_WORK TO COMPLETE_. Output every record below exactly as it appears.

_DATASET EXTRACT_.
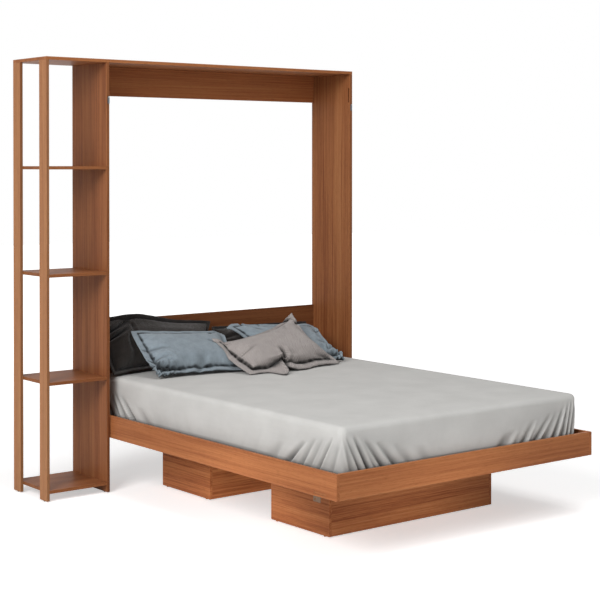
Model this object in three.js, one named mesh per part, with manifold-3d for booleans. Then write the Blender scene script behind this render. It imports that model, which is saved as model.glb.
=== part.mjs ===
// Fold-up wall bed: an open-backed cabinet with a shelf tower on its left, and a double bed that turns
// up into it on two side pivots. Two box feet under the bed become shelf niches when it is folded.
// Millimetres, +Z up. The modelling frame has x = 0 on the outer face of the niche's left side panel,
// y = 0 on the cabinet's front plane with +Y towards the wall, and z = 0 on the floor. The exported
// group shifts all of it, so that the part's origin is the bottom centre of its bounding box.
import * as THREE from "three";
import { ConvexGeometry } from "three/addons/geometries/ConvexGeometry.js";
import { mergeVertices } from "three/addons/utils/BufferGeometryUtils.js";
import Module from "manifold-3d";

const wasm = await Module();
wasm.setup();

// Boards
const BOARD = 15;
const BOARD_CHAMFER = 0.8;

// Mattress in its fitted sheet: the bed frame, the niche and the cabinet's height are sized round it
const MATTRESS_WIDTH = 1380;
const MATTRESS_LENGTH = 1880;
const MATTRESS_THICKNESS = 262;
const MATTRESS_CROWN = 6;
const MATTRESS_EDGE_RADIUS = 34;
const MATTRESS_SIDE_GAP = 40;
const MATTRESS_FOOT_GAP = 22;
const MATTRESS_HEAD_GAP = 20;
const SHEET_DRAW_IN = 5;

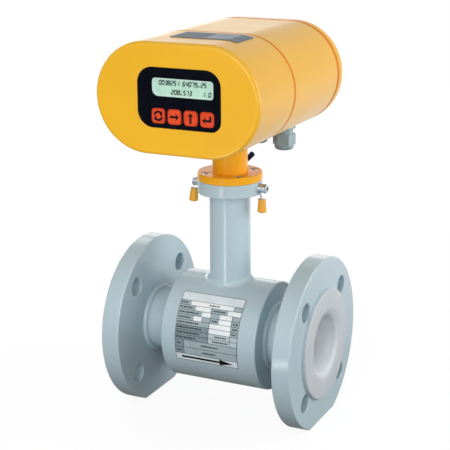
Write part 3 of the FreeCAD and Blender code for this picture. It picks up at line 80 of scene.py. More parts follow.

_SOLUTION TO THE EXERCISE_.
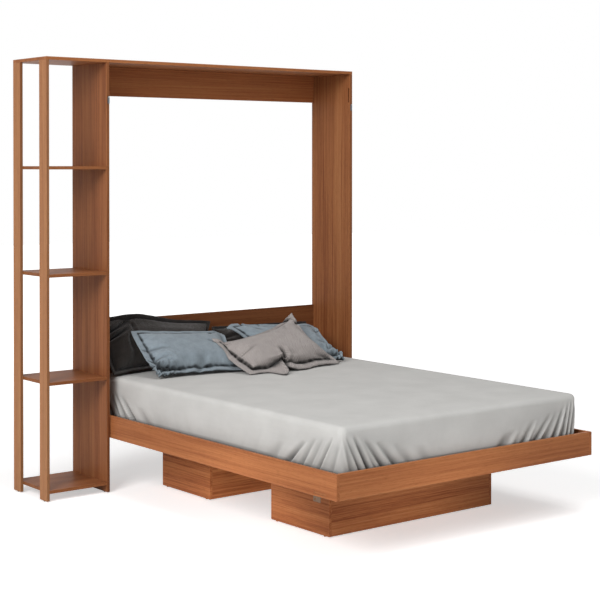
Model this object in three.js, one named mesh per part, with manifold-3d for booleans. Then write the Blender scene script behind this render. It imports that model, which is saved as model.glb.
=== part.mjs ===
// Fold-up wall bed: an open-backed cabinet with a shelf tower on its left, and a double bed that turns
// up into it on two side pivots. Two box feet under the bed become shelf niches when it is folded.
// Millimetres, +Z up. The modelling frame has x = 0 on the outer face of the niche's left side panel,
// y = 0 on the cabinet's front plane with +Y towards the wall, and z = 0 on the floor. The exported
// group shifts all of it, so that the part's origin is the bottom centre of its bounding box.
import * as THREE from "three";
import { ConvexGeometry } from "three/addons/geometries/ConvexGeometry.js";
import { mergeVertices } from "three/addons/utils/BufferGeometryUtils.js";
import Module from "manifold-3d";

const wasm = await Module();
wasm.setup();

// Boards
const BOARD = 15;
const BOARD_CHAMFER = 0.8;

// Mattress in its fitted sheet: the bed frame, the niche and the cabinet's height are sized round it
const MATTRESS_WIDTH = 1380;
const MATTRESS_LENGTH = 1880;
const MATTRESS_THICKNESS = 262;
const MATTRESS_CROWN = 6;
const MATTRESS_EDGE_RADIUS = 34;
const MATTRESS_SIDE_GAP = 40;
const MATTRESS_FOOT_GAP = 22;
const MATTRESS_HEAD_GAP = 20;
const SHEET_DRAW_IN = 5;

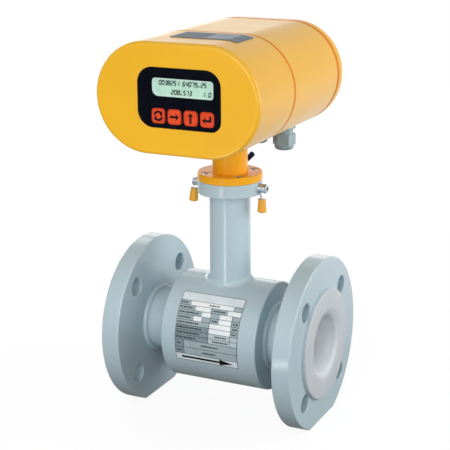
Write part 3 of the FreeCAD and Blender code for this picture. It picks up at line 80 of scene.py. More parts follow.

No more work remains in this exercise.